**AIM:** Quote every line as given.

**GIVEN INFORMATION:**
○ ○ ○ ○ ○ ○ ○

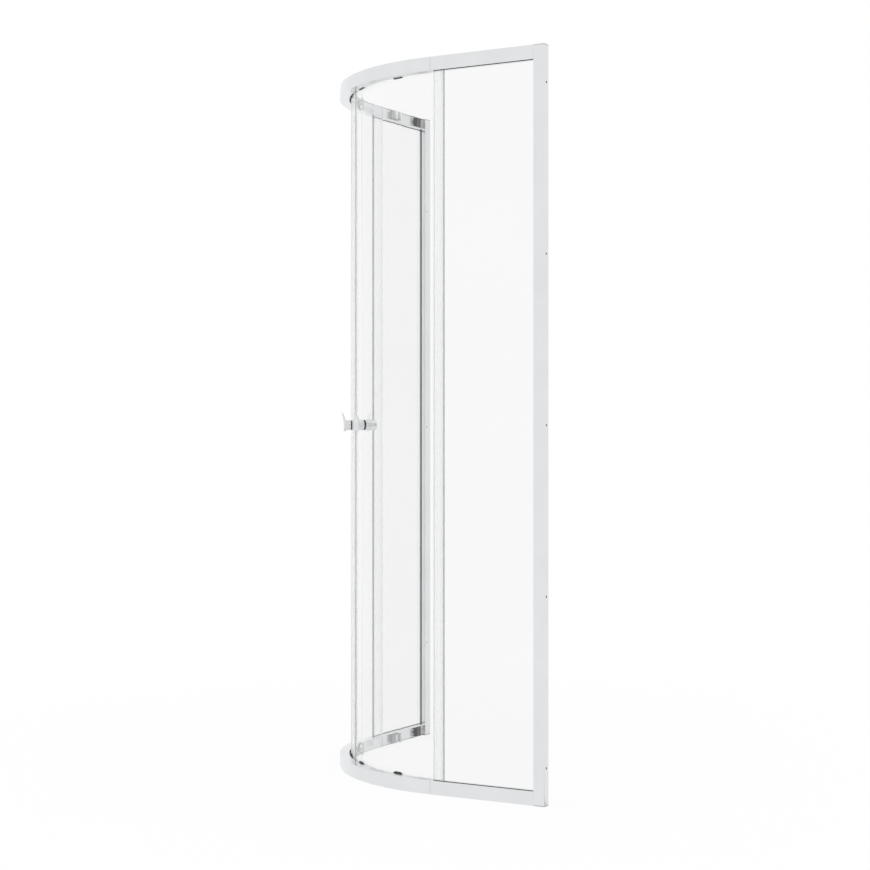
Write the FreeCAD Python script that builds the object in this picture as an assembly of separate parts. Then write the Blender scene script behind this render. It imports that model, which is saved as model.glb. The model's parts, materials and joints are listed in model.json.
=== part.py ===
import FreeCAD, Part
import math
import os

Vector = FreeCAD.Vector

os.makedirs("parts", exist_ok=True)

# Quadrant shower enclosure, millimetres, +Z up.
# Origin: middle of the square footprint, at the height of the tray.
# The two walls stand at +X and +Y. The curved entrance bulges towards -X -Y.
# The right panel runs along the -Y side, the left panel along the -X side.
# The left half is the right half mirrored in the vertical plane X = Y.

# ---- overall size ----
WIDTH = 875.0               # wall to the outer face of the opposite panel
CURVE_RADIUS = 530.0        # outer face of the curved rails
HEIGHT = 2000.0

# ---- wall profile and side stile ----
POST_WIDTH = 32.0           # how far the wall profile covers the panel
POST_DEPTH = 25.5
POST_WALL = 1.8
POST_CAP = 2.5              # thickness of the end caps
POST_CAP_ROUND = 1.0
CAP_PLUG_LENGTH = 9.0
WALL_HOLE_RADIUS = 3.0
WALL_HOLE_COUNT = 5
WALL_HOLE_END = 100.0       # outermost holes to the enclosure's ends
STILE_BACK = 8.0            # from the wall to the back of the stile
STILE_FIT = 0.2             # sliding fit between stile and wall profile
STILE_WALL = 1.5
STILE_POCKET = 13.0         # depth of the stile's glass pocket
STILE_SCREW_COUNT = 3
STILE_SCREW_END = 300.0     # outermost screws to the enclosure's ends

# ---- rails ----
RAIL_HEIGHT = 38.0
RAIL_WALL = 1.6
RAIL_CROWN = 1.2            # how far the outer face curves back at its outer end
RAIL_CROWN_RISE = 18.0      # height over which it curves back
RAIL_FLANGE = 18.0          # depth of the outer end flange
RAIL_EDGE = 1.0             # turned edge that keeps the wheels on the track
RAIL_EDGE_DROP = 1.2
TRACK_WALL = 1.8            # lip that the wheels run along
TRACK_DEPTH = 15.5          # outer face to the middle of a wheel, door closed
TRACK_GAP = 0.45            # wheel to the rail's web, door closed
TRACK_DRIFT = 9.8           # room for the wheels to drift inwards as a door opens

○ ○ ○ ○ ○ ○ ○

**WORKED SOLUTION:**
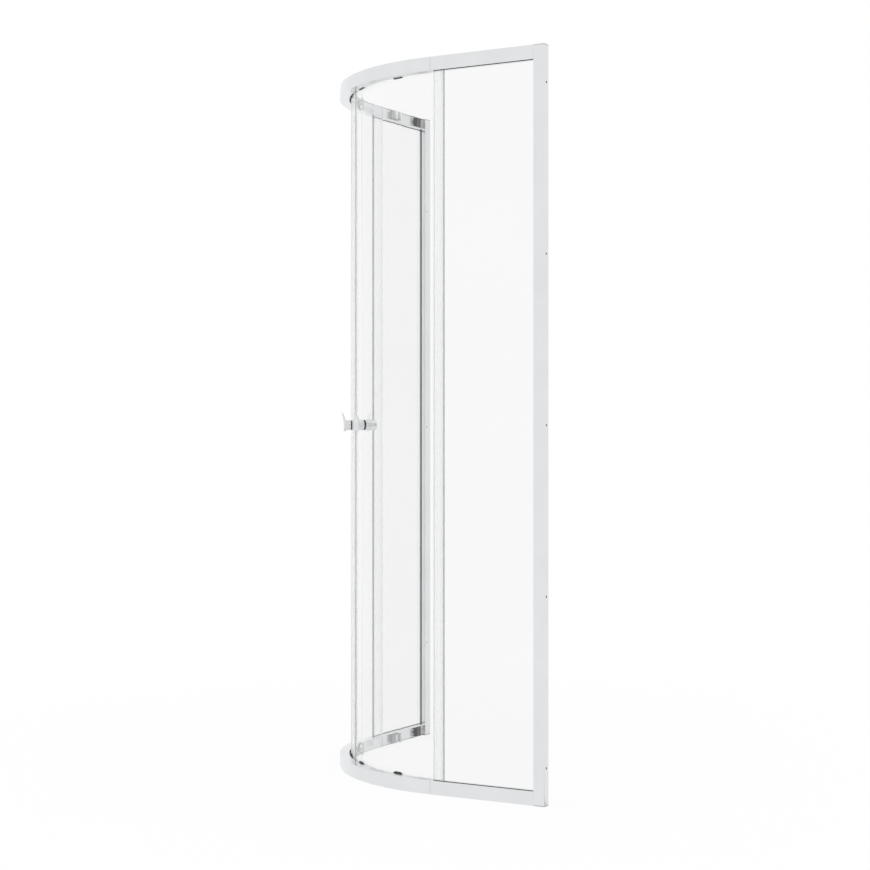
Write the FreeCAD Python script that builds the object in this picture as an assembly of separate parts. Then write the Blender scene script behind this render. It imports that model, which is saved as model.glb. The model's parts, materials and joints are listed in model.json.
=== part.py ===
import FreeCAD, Part
import math
import os

Vector = FreeCAD.Vector

os.makedirs("parts", exist_ok=True)

# Quadrant shower enclosure, millimetres, +Z up.
# Origin: middle of the square footprint, at the height of the tray.
# The two walls stand at +X and +Y. The curved entrance bulges towards -X -Y.
# The right panel runs along the -Y side, the left panel along the -X side.
# The left half is the right half mirrored in the vertical plane X = Y.

# ---- overall size ----
WIDTH = 875.0               # wall to the outer face of the opposite panel
CURVE_RADIUS = 530.0        # outer face of the curved rails
HEIGHT = 2000.0

# ---- wall profile and side stile ----
POST_WIDTH = 32.0           # how far the wall profile covers the panel
POST_DEPTH = 25.5
POST_WALL = 1.8
POST_CAP = 2.5              # thickness of the end caps
POST_CAP_ROUND = 1.0
CAP_PLUG_LENGTH = 9.0
WALL_HOLE_RADIUS = 3.0
WALL_HOLE_COUNT = 5
WALL_HOLE_END = 100.0       # outermost holes to the enclosure's ends
STILE_BACK = 8.0            # from the wall to the back of the stile
STILE_FIT = 0.2             # sliding fit between stile and wall profile
STILE_WALL = 1.5
STILE_POCKET = 13.0         # depth of the stile's glass pocket
STILE_SCREW_COUNT = 3
STILE_SCREW_END = 300.0     # outermost screws to the enclosure's ends

# ---- rails ----
RAIL_HEIGHT = 38.0
RAIL_WALL = 1.6
RAIL_CROWN = 1.2            # how far the outer face curves back at its outer end
RAIL_CROWN_RISE = 18.0      # height over which it curves back
RAIL_FLANGE = 18.0          # depth of the outer end flange
RAIL_EDGE = 1.0             # turned edge that keeps the wheels on the track
RAIL_EDGE_DROP = 1.2
TRACK_WALL = 1.8            # lip that the wheels run along
TRACK_DEPTH = 15.5          # outer face to the middle of a wheel, door closed
TRACK_GAP = 0.45            # wheel to the rail's web, door closed
TRACK_DRIFT = 9.8           # room for the wheels to drift inwards as a door opens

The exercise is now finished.